In love with a balding man

Justin sounds like a Knight in shining armour. I hear his perfectly articulated voice over his extension and i picture this young hunk in a suit. Power man is i like...

Just that...

In person, he is a half balding old man who is way too withered to move from his seat. What a dissapointment.

If my bf sounded half as good as him, i will melt everytime i hear his voice. But guys nowadays no longer have that charm. . Think it is only found in old men. What a reality check to dissapointment.

Singapore is really lacking charming ENGLISH SPEAKING MEN... You don't have to be good looking to get the attention of the female society. You just have to Polish your voice and be romantic. can liao.

How to master a oharm
• Speak english (we hate rojak even though we speak it ourselves. )
• Go smooth
• Look presentable
• Stand straight. Head up
• Make a joke that is witty.

Wednesday, April 27

happy morning to the last of sleep

i think i am having lesser and lesser sleep. i wake up at 7 every morn to get ready to take that 1 hour journey to work. just to earn tha few little pieces of red paper. at least it is a travel agent and i spend my time earsdropping of the agents on the phone to know more bout the prices and situation in aus.

it is so happy to know that i am so much closer to going on a holiday with friend. waiting for this moment for very long already. the closest was actually the field trip to malaysia, but that was not counted cos there was no air flight.

but i am so happy i will be able to join my dearest lynette to aus.

i am so going to be banned from the road at this rate

i love the wind on my car boot and the aircon in my hair.

how come 50km/h seems so slow? think all the instructors are scared of my right foot. first it cannot do braking properly then now it steps on the accelerator too much. love third gear. just wondering when i can do fourth gear on the road. cant wait to hit the higher end of the gear box.

i finally figured that i am a damn slow learner. people can complete 2 to 3 subjects a prac lesson and i cam only grounded with one pathetic lesson!!! at this rate i am going to need all 33 lessons to complete 22 subjects. the money pond is going to die and the time i get my licence (provided i pass the first praac test) is going to be in the year 3005. i will be so antique then. in 3005, people will be teleporting.

Wednesday, April 20

diners... happy morning!!!

why on earth do they call it 'happy morning'? there is nothing happy working in front of a phone all day long k? then i have to repeat this line over and over again. at least it is better having the head phones stuff painfully in your ear at call center. i feel so retarded declaring that the morning is 'happy'

but at least i have so money coming in now.

Monday, April 18

makin you pocket tear

i cant even shop in peace now you know. when i go out to town and see all the nice clolourful clothing (spring season this year is nice), two things come into my mind and keeps ringin there like a cow bell.
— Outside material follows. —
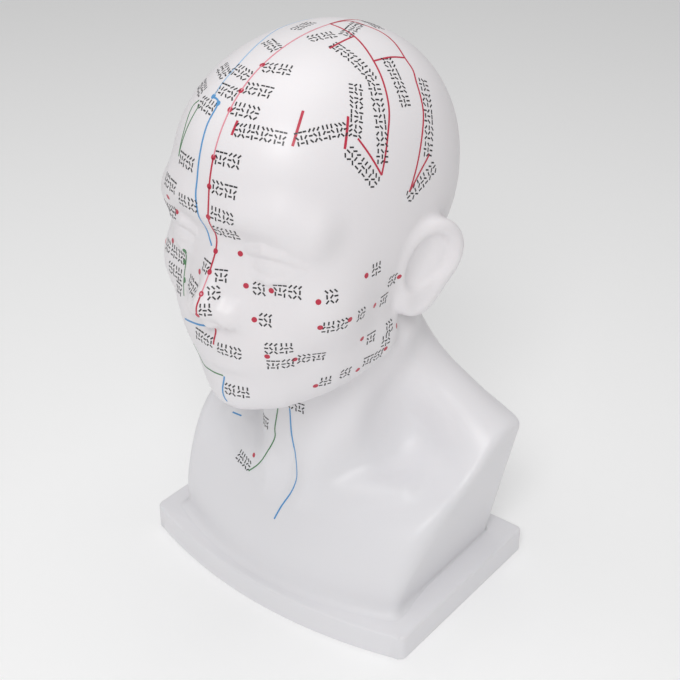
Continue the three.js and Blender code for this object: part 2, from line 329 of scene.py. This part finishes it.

  • i have no job, no money
  • i may have to migrate
it occurs to me that if i really have to go to melbourne then ill have to shop for winter also. if not i will have to freeze to death in below 10 degress temperature in winter. i have to get used to all the turtle necks and leather jackets. to think that it actually gets cold enough to snow there. and all the wind that blows inland from the coast... there is no chance i might every wear all my spegetties anymore. but i kinda like the idea of wadding in white turtle necks and a nice white leather jacket.

this australia thingy is really on my mind all day long. i have already accepted the fact of myself going over at the worst case... actually as i think of it... i kinda like the idea of a foriegn land. there are actually somethings that i want to escape from here. melbourne might be the best place for me.

there are times at night before i fall asleep and my mind is weighted with all these thoughts. sometimes i cry alone in my bed. those tears cant keep falling sometimes. other times i get so emotional i just burst out. i am so sorry if i keep posting all bout melbourne these few months, i cant help it la, it is just that i have to re-ensure myself bout the possibility of this.

Saturday, April 16

putting it together???

mommy and daddy is really really keen on going over.
jo and lo dont mind going either.
i guess after all i am quite okay with it too.

so i guess we have made a 85% chance of going.
just that donno if the australian government want us there.
they have to approve it first.

but there are still many things to consider.

Thursday, April 14

had a talk with daddy

yeah bout the whole migration thing. it seems that they really have job opportunities over there. school will not be much of a problem for me. for jo it will most probally be private sch. and lo will have to finish his NS here first.

i can really tell that daddy is hinting for me to yes to think whole thing.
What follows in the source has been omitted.